0

I will do my best to make my question as clear as possible :)

I have 2 dataframes which are basically emails:

  • df1 = all received emails
  • df2 = all sent emails

Both dataframes have the same structure:

mailbox; subject; received date; received time

What I am trying to achieve:

  • Get the value of the column df2['recevied time'] where df2['subject'].str.contains(df1['subject'])

So far I have managed to identify replies but only by saying true or false using the following:

df1.assign(indf2 = df2['subject'].isin(df2['subject']))

Samples:

df1 = pd.DataFrame({'mailbox': ['perso', 'perso', 'perso'], 
               'subject': ['Christmas time is almost here', 'python is the way', 'java is old school'],
                'emaildate' : ['23.12.2019', '02.01.2020', '11.11.2020']})

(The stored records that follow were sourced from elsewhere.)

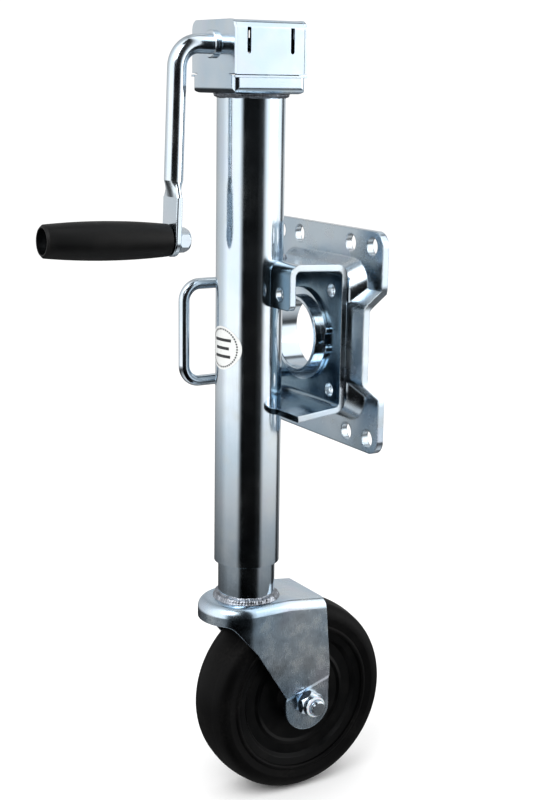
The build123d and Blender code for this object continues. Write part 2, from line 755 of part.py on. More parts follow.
def pinion():
    """Small bevel gear on the crank, with a boss in front of its teeth for the cross pin."""
    hub_end = axis_x - (box_near + box_sheet + bush_inside + pin_inset)
    gear = bevel_gear(pinion_teeth, gear_teeth, tooth_shift, 1.0, journal_d / 2 + 3, hub_end, journal_d / 2)
    gear = Pos(axis_x, 0, crank_z) * (Rot(0, -90, 0) * (Rot(0, 0, 180) * gear))
    front = axis_x - pinion_front()
    gear += ring(journal_d / 2 + pinion_boss, journal_d / 2, (front - 0.5, 0, crank_z),
                 (front + pinion_boss_past, 0, crank_z))
    return gear - rod(cross_pin_d / 2, (pinion_pin_x(), -30, crank_z), (pinion_pin_x(), 30, crank_z))


def thrust_balls():
    centre_z = plate_z - race_thick - running_gap - ball_d / 2
    balls = []
    for k in range(ball_count):
        turn = 2 * pi * k / ball_count
        x, y = axis_x + ball_circle / 2 * cos(turn), ball_circle / 2 * sin(turn)
        balls.append(Pos(x, y, centre_z) * Sphere(ball_d / 2))
    return Compound(balls)


def drive_nut():
    """Flanged nut at the inner tube's top, which the screw drives."""
    bore = screw_d / 2 + running_gap
    barrel = ring(inner_r - inner_wall - curved_gap, bore, (axis_x, 0, nut_top - nut_length), (axis_x, 0, nut_top))
    return barrel + ring(inner_r - nut_lip_gap, bore, (axis_x, 0, inner_top + running_gap), (axis_x, 0, nut_top))


# ---------------------------------------------------------------- caster
def inner_tube():
    return ring(inner_r, inner_r - inner_wall, (axis_x, 0, fork_top), (axis_x, 0, inner_top))


def fork_plan(shrink):
    """Outline of the fork seen from above: straight sides and a round nose."""
    nose = axis_x - fork_nose_to_axis + fork_half_width
    tail = axis_x + fork_tail_to_axis + shrink
    width = fork_half_width - shrink
    return make_face([
        Line((tail, -width), (nose, -width)), ThreePointArc((nose, -width), (nose - width, 0), (nose, width)),
        Line((nose, width), (tail, width)), Line((tail, width), (tail, -width))])


def fork_form(inset, radius):
    """One skin of the fork as a solid: a crown that falls to the rear, its rim rounded round the nose and sides."""
    low, top = axle_z - lobe_radius - 10, fork_top - inset
    front, tail = axis_x - fork_nose_to_axis - 1, axis_x + fork_tail_to_axis + fork_sheet + 1
    slope = fork_fall / (fork_tail_to_axis - fork_fall_from)
    start = axis_x + fork_fall_from - inset * tan(atan(slope) / 2)
    side = make_face(Polyline((front, low), (front, top), (start, top), (tail, top - slope * (tail - start)),
                              (tail, low), close=True))
    knee = [v for v in side.vertices() if abs(v.X - start) < 0.01]
    side = fillet(knee, fork_fall_radius - inset)
    form = Pos(0, 0, low) * extrude(fork_plan(inset), top - low)
    form &= extrude(Plane.XZ * side, fork_half_width + 1, both=True)
    end = axis_x + fork_tail_to_axis + inset
    rim = [e for e in form.edges() if e.center().Z > fork_top - 1.5 * fork_fall - inset and e.center().X < end - 1
           and not (abs(e.center().Y) < 1 and e.center().X > axis_x)]
    return fillet(rim, radius)


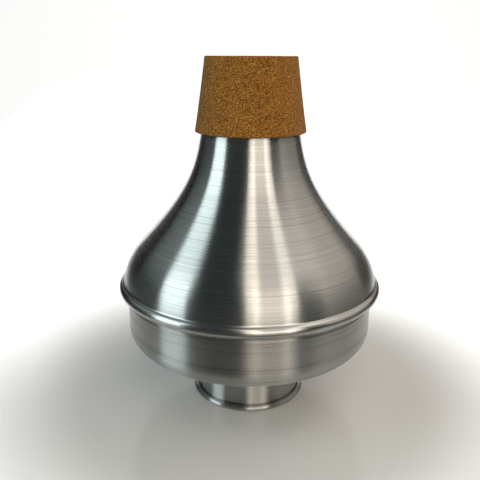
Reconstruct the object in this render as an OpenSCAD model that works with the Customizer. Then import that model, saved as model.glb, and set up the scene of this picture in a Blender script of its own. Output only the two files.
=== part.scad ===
// Trombone wah-wah mute, standing on the mouth of its stem cup with the cork end up.
// Millimetres, +Z up. The origin is on the axis, in the plane that the cup's rim stands on.
// Every piece is a sheet or a ring that is round about the Z axis.

/* [Stem cup] */
// Outer diameter of the cup's wall
cup_d = 63; // [58:0.5:70]
// Height of the cup, from the plane it stands on to the outside of its base
cup_h = 26; // [20:0.5:32]
// Outer radius of the corner between the cup's wall and its base
cup_corner_r = 10; // [6:0.5:12]
// Thickness of the cup's sheet
cup_t = 0.8; // [0.6:0.05:1]
// Inner radius of the roll that the cup's rim is curled into
curl_r = 1; // [0.8:0.05:1.4]
// Turn of the curl, from the wall round to its raw edge, in degrees
curl_turn = 288; // [250:1:300]
// Depth that the curled rim is dressed flat where it stands
rim_land = 0.1; // [0.05:0.01:0.2]

/* [Stem tube] */
// Outer diameter of the stem's tube
tube_d = 25.4; // [20:0.1:28]
// Wall of the stem's tube
tube_t = 0.8; // [0.6:0.05:1]
// Length of the tube above the cup's base
tube_l = 102; // [85:1:115]
// Height of the bead in the tube, which sits on the cup's base and stops at the sleeve
tube_bead_h = 2.4; // [2.2:0.1:3.2]
// How far that bead stands out from the tube
tube_bead_out = 2.4; // [2:0.1:3]
// How far the tube's flared lower end grips out under the cup's base
tube_lip = 2.6; // [2:0.1:4]

/* [Guide sleeve] */
// Length of the sleeve over all
sleeve_l = 32; // [25:1:45]
// Wall of the sleeve
sleeve_t = 0.8; // [0.6:0.05:1]
// Outer radius of the bend between the sleeve's wall and its flange
sleeve_mouth_r = 1.2; // [1.1:0.05:1.6]
// Width of the flange, beyond the sleeve's wall
flange_w = 4.4; // [3:0.1:7]
// Thickness of the cork lining that grips the tube
lining_t = 1.5; // [1.2:0.1:2.5]
// Height of the backing ring
ring_h = 3; // [2:0.1:5]
// Width of the backing ring
ring_w = 3.6; // [2.5:0.1:6]
// Chamfer on the backing ring's top edge
ring_chamfer = 0.6; // [0.3:0.1:1]

/* [Bowl] */
// Outer diameter of the bowl's wall, from which the bead and the shoulder take their places
bowl_d = 146.1; // [130:0.1:160]
// Width of the bowl's round part, from the flat of the bottom out to the wall
bowl_round_w = 43; // [36:0.5:48]
// Height of the round part, from the bottom up to the straight wall
bowl_h = 17.5; // [14:0.5:22]
// How far the round part keeps running outwards from the flat bottom
bowl_reach_out = 22.5; // [15:0.5:28]
// How far the round part follows the wall down
bowl_reach_down = 13; // [8:0.5:14]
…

df2 = pd.DataFrame({'mailbox': ['perso', 'perso', 'perso'], 
               'subject': ['re:  easter is gone', 're: python is the way', 
               're: re: toward mongoDb'],
                'emaildate' : ['24.12.2019', '16.01.2020', '05.11.2020']})

The output should be:

df3 = pd.DataFrame({'mailbox': ['perso', 'perso', 'perso'], 
               'subject': ['Christmas time is almost here', 'python is the way', 'java is old school'],
                'emaildate' : ['23.12.2019', '02.01.2020', '11.11.2020'
                  replied_date:['24.12.2019', '16.01.2020', 'noReplyFound'] })

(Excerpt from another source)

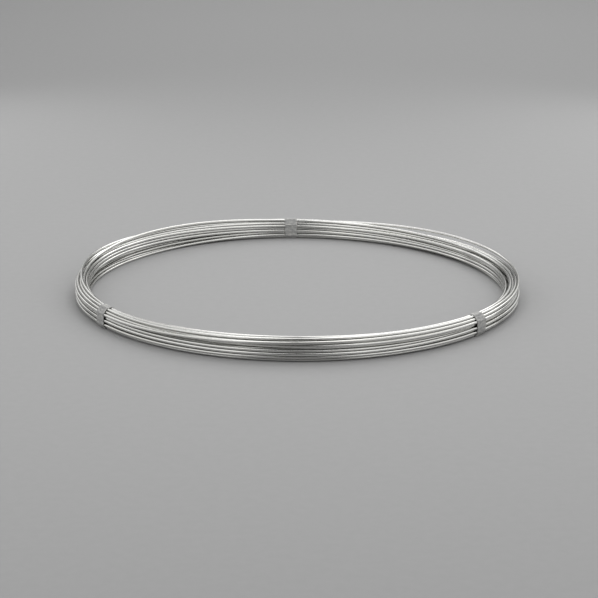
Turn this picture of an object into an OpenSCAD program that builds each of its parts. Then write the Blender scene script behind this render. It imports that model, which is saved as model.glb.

So basically it would be an additional dataframe with the values from df1 plus the information from df2 when available.

somehow I can feel that I am missing a very small element but I cant figure it out :(

Many thanks for your help

  • Can you give two small samples of your dataframes, then it is much easier to help. See here: https://stackoverflow.com/help/minimal-reproducible-example – oskros Nov 17 '20 at 08:16
  • See specifically [here](https://stackoverflow.com/questions/20109391/how-to-make-good-reproducible-pandas-examples) about how to make a reproducible `pandas` example. – BioGeek Nov 17 '20 at 08:19
  • Not sure, but maybe left join is necessary here. – jezrael Nov 17 '20 at 08:20

0 Answers0